The Corinthian culture was materialistic and immoral. Most of the Christians who comprised that church were likely products of that culture (cf. I Cor. 6:11). Therefore, their fleshly inclinations, if unchecked by the spirit, would tend to find their way into not only their personal lives, but into the work and worship of that church.
That problem was not unique to Corinth but was true of other first century churches. It is just as possible for modern churches to think they are alive when, in fact, they are dead (Rev. 3:1), or rich when, really, they are poor (Rev. 3:17). In our culture of material affluence, the inclination of the people, even in allegedly spiritual contexts, is to expect and emphasize comfort in all realms: physical, aesthetic, organizational, and even doctrinal.
This is exemplified in many church buildings. It is one thing to logically deduce from Scripture the need for a place to assemble and therein find authority for using church funds to build structures to accommodate such assemblies. It is another to make such buildings reflect or appeal to our carnal culture of comfort. No, I am not suggesting that comfort is inherently wrong, but the emphasis upon such liberty may indicate motives that are more carnal than spiritual.

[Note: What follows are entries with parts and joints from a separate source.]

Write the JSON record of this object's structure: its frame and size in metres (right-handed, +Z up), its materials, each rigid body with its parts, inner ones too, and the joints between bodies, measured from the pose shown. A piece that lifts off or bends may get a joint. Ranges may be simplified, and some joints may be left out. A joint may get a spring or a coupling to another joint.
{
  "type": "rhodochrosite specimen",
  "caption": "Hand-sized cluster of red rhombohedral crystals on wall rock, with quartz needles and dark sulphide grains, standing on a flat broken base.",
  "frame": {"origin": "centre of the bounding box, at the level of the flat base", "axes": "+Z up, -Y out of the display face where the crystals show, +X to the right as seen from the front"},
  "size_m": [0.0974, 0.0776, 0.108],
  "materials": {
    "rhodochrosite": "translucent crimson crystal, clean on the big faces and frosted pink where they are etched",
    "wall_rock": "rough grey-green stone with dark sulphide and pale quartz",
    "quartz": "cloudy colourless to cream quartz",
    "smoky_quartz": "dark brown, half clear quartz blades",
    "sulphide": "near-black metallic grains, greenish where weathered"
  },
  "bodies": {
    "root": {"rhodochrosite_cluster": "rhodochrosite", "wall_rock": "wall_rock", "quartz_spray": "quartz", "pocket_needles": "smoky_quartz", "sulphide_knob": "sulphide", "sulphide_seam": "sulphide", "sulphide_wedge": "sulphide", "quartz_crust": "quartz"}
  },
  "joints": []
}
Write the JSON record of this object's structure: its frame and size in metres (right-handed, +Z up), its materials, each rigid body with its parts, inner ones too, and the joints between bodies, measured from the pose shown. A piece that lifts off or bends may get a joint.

With affluence often comes a desire for a more polished image and a professional approach to teaching and the assembled worship. If we think about it, this comfort driven also. As a rule, listeners prefer to hear speakers who have good voice quality, dynamism, excellent vocabulary, vibrant illustrations, humorous anecdotes, and powerful visual aids. There is nothing wrong with any of these per se, but none of them is essential to effectively communicate the gospel. Those concerned with appearances want “their preacher” to talk smoothly, dress smartly, and keep it short. We are often more concerned with image and comfort than we are with content.
Once we have done this, it is but a short step into making it a priority to make people feel comfortable spiritually. Again, comfort is not inherently bad, and the Scriptures certainly provide spiritual comfort, but when instruction and correction are needed, it is imperative that we preach the word and not tickle ears (2 Tim. 4:1-5). Let us not forget that the word of God is described as a sword (Heb. 4:12), and people who were converted were pricked in their hearts (Ac. 2:37)/ Beware buying into the idea that conversions to Christ and spiritual growth come via comfort.
Leaving the glory of heaven was not comfortable for Jesus. His life in the flesh was not comfortable. Certainly, the cross was not comfortable. Therefore, professing disciples of Jesus Christ must not think themselves above their teacher (Matt. 10:24) and put a premium upon comfort. Indeed, we have become soft in our culture of comfort and should give serious heed to Jesus’ observation about how hard it is for those who are rich (that’s us, brethren) to enter into the kingdom of heaven (Lk. 18:24).